::: RAW DATA

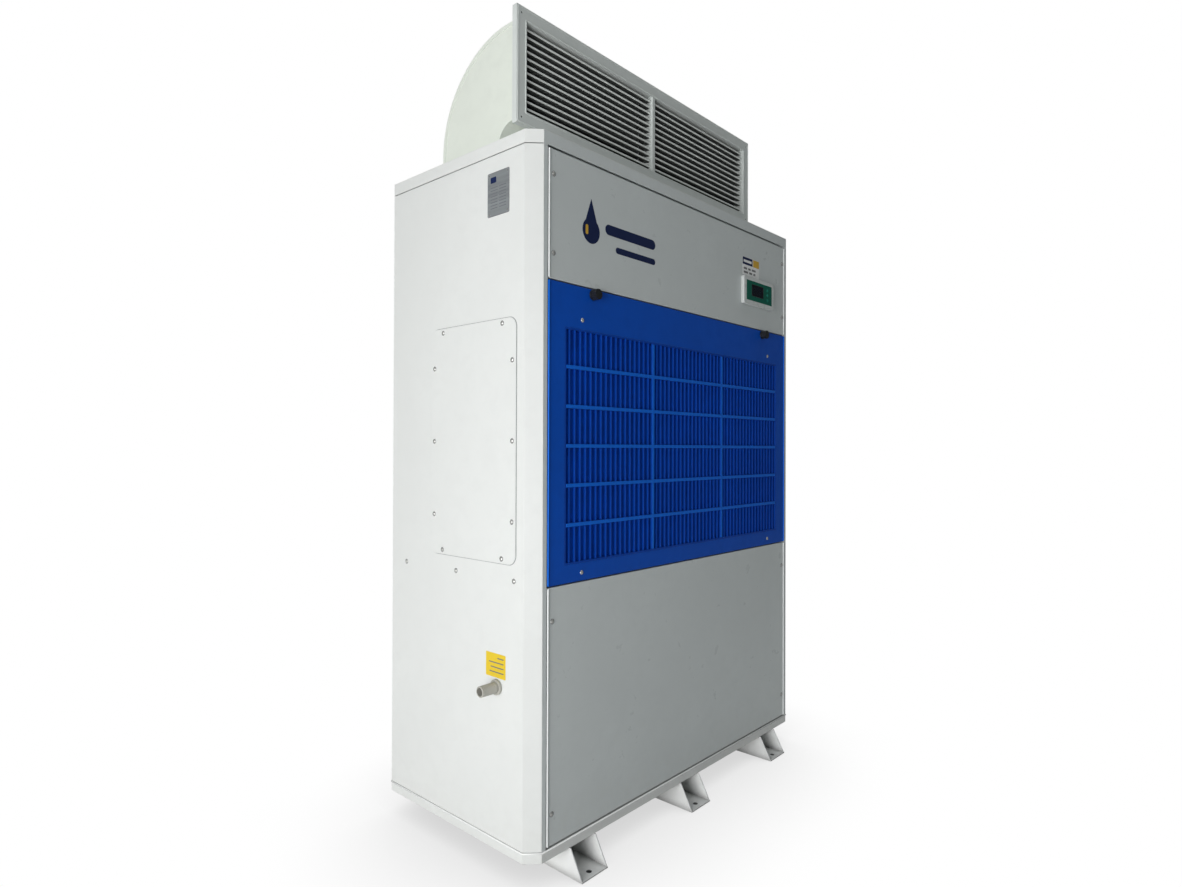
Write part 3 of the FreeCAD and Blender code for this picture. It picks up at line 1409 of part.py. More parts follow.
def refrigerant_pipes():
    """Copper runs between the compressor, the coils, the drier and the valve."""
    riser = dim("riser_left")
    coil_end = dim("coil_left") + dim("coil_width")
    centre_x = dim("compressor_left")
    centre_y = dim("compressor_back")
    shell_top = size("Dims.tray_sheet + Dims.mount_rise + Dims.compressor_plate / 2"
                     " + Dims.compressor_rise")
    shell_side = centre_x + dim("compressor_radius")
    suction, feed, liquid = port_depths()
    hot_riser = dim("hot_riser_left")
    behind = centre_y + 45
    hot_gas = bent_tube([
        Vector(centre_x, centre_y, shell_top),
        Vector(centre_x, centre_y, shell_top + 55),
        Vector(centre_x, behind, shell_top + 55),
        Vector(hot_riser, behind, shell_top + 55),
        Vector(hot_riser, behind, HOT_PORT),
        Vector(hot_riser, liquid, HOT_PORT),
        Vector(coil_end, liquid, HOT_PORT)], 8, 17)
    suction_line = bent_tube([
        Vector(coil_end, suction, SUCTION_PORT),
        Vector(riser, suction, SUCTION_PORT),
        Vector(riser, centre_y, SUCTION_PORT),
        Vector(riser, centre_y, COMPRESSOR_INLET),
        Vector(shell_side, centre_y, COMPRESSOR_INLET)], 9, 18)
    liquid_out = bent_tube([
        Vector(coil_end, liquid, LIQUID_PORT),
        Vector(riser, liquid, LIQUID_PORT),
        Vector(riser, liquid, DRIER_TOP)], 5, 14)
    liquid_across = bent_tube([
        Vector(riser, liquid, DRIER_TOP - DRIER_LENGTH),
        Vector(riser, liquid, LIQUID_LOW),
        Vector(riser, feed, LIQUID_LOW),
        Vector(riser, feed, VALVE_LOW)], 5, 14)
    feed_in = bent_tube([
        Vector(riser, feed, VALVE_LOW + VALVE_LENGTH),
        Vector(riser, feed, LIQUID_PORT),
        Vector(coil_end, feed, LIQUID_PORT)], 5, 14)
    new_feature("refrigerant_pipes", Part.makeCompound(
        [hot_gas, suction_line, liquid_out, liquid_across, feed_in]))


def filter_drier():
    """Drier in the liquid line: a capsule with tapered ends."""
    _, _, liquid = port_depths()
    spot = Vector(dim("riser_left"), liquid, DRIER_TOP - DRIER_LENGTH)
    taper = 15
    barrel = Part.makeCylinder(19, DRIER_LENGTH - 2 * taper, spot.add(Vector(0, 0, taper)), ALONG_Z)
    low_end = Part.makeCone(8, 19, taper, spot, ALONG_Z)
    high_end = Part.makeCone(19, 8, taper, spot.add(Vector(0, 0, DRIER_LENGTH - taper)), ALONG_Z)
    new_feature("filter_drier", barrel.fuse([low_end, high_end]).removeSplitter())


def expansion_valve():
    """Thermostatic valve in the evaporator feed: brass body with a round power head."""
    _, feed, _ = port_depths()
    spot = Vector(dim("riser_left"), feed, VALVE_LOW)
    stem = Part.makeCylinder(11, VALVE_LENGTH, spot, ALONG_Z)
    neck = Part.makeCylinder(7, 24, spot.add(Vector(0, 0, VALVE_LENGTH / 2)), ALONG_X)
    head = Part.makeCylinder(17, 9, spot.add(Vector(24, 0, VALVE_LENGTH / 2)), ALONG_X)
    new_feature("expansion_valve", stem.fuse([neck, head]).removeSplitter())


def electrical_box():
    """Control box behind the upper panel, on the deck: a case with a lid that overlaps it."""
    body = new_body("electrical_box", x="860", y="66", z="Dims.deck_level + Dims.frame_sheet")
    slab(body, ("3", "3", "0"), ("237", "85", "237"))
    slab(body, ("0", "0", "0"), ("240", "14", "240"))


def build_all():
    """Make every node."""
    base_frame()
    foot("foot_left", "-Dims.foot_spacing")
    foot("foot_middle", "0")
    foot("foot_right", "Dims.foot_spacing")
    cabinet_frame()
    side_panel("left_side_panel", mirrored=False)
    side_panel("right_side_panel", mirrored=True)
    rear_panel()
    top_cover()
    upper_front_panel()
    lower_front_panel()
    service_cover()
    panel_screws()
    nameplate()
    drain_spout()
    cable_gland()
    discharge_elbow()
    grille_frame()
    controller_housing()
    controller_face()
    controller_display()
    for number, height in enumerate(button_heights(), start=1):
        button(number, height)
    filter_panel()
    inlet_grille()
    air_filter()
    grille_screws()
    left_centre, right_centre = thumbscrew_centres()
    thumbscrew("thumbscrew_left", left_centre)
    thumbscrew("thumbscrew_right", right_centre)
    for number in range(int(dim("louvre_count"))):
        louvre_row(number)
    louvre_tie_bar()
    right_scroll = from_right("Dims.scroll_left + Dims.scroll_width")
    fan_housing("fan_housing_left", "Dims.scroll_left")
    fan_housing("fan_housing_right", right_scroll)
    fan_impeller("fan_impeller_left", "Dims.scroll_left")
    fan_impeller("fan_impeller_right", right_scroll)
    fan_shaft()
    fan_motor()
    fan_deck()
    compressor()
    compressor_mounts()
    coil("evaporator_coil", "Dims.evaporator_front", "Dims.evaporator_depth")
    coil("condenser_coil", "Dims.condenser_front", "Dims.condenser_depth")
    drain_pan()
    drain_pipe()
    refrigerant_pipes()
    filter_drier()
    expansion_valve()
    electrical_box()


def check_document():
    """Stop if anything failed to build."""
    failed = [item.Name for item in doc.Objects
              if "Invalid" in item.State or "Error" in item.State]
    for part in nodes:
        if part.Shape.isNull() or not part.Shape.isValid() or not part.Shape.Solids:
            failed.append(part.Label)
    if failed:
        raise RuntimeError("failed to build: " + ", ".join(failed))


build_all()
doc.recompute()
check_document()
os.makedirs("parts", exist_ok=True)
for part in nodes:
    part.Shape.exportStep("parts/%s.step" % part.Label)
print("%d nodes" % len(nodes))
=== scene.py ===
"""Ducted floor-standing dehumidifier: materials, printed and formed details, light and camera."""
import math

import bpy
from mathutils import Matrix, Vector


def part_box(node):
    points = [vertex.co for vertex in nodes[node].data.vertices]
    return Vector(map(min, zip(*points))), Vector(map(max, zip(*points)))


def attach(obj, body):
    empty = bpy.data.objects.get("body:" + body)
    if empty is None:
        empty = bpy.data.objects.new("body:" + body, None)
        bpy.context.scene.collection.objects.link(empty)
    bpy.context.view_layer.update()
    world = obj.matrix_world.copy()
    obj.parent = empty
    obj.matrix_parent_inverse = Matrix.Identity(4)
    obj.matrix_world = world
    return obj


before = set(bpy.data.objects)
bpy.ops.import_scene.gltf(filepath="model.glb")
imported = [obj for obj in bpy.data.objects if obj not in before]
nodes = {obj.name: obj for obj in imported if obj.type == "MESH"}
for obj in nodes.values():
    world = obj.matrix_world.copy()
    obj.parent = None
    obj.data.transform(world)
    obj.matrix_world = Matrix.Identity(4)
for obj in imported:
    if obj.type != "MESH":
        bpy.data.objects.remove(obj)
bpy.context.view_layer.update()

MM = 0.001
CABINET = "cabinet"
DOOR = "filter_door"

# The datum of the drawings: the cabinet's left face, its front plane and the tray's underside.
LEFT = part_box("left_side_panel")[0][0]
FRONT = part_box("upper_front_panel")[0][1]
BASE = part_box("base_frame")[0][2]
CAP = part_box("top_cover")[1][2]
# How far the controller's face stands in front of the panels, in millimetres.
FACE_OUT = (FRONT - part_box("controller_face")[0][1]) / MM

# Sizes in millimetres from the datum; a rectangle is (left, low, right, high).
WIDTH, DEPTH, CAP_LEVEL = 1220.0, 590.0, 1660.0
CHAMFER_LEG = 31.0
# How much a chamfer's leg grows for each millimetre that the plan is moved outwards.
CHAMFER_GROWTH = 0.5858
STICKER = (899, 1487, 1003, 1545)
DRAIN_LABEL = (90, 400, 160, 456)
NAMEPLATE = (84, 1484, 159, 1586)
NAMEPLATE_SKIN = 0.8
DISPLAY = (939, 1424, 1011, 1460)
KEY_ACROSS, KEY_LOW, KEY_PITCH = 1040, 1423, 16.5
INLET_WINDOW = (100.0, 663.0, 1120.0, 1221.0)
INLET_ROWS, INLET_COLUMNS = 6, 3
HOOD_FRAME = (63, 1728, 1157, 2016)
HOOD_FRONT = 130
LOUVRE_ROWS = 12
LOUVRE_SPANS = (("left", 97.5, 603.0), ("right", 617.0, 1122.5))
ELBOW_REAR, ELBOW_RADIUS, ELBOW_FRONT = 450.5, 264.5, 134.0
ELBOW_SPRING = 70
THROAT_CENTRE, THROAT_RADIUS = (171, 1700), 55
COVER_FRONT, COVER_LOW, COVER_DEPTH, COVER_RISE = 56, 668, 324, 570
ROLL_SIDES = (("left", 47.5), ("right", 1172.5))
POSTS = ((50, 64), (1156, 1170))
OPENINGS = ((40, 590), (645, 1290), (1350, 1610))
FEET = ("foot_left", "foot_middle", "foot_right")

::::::

*STATED TASK:* Produce the lines from the top of the listing through the "[hot_gas, suction_line, liquid_out, liquid_across, feed_in]))" line exactly as they appear, with no additional output.

*THE RESPONSE:*
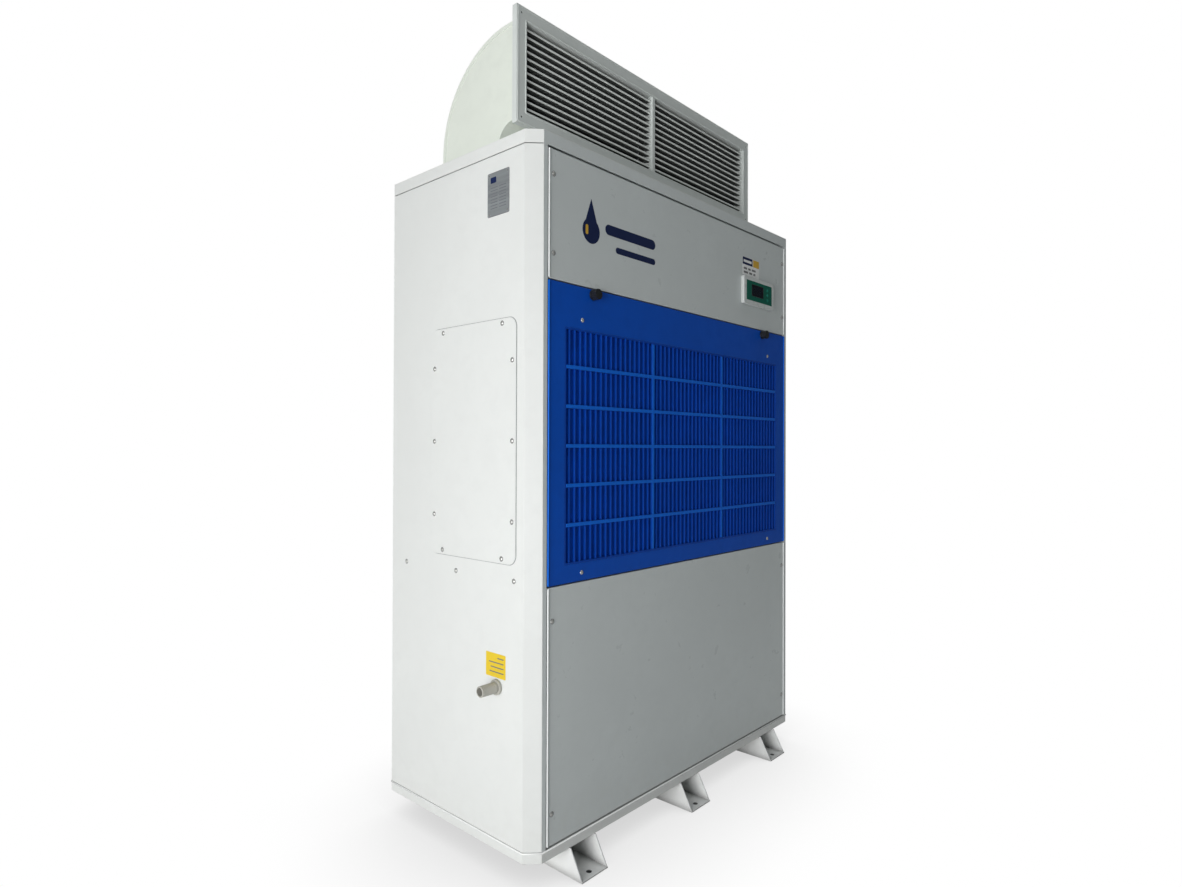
Write part 3 of the FreeCAD and Blender code for this picture. It picks up at line 1409 of part.py. More parts follow.
def refrigerant_pipes():
    """Copper runs between the compressor, the coils, the drier and the valve."""
    riser = dim("riser_left")
    coil_end = dim("coil_left") + dim("coil_width")
    centre_x = dim("compressor_left")
    centre_y = dim("compressor_back")
    shell_top = size("Dims.tray_sheet + Dims.mount_rise + Dims.compressor_plate / 2"
                     " + Dims.compressor_rise")
    shell_side = centre_x + dim("compressor_radius")
    suction, feed, liquid = port_depths()
    hot_riser = dim("hot_riser_left")
    behind = centre_y + 45
    hot_gas = bent_tube([
        Vector(centre_x, centre_y, shell_top),
        Vector(centre_x, centre_y, shell_top + 55),
        Vector(centre_x, behind, shell_top + 55),
        Vector(hot_riser, behind, shell_top + 55),
        Vector(hot_riser, behind, HOT_PORT),
        Vector(hot_riser, liquid, HOT_PORT),
        Vector(coil_end, liquid, HOT_PORT)], 8, 17)
    suction_line = bent_tube([
        Vector(coil_end, suction, SUCTION_PORT),
        Vector(riser, suction, SUCTION_PORT),
        Vector(riser, centre_y, SUCTION_PORT),
        Vector(riser, centre_y, COMPRESSOR_INLET),
        Vector(shell_side, centre_y, COMPRESSOR_INLET)], 9, 18)
    liquid_out = bent_tube([
        Vector(coil_end, liquid, LIQUID_PORT),
        Vector(riser, liquid, LIQUID_PORT),
        Vector(riser, liquid, DRIER_TOP)], 5, 14)
    liquid_across = bent_tube([
        Vector(riser, liquid, DRIER_TOP - DRIER_LENGTH),
        Vector(riser, liquid, LIQUID_LOW),
        Vector(riser, feed, LIQUID_LOW),
        Vector(riser, feed, VALVE_LOW)], 5, 14)
    feed_in = bent_tube([
        Vector(riser, feed, VALVE_LOW + VALVE_LENGTH),
        Vector(riser, feed, LIQUID_PORT),
        Vector(coil_end, feed, LIQUID_PORT)], 5, 14)
    new_feature("refrigerant_pipes", Part.makeCompound(
        [hot_gas, suction_line, liquid_out, liquid_across, feed_in]))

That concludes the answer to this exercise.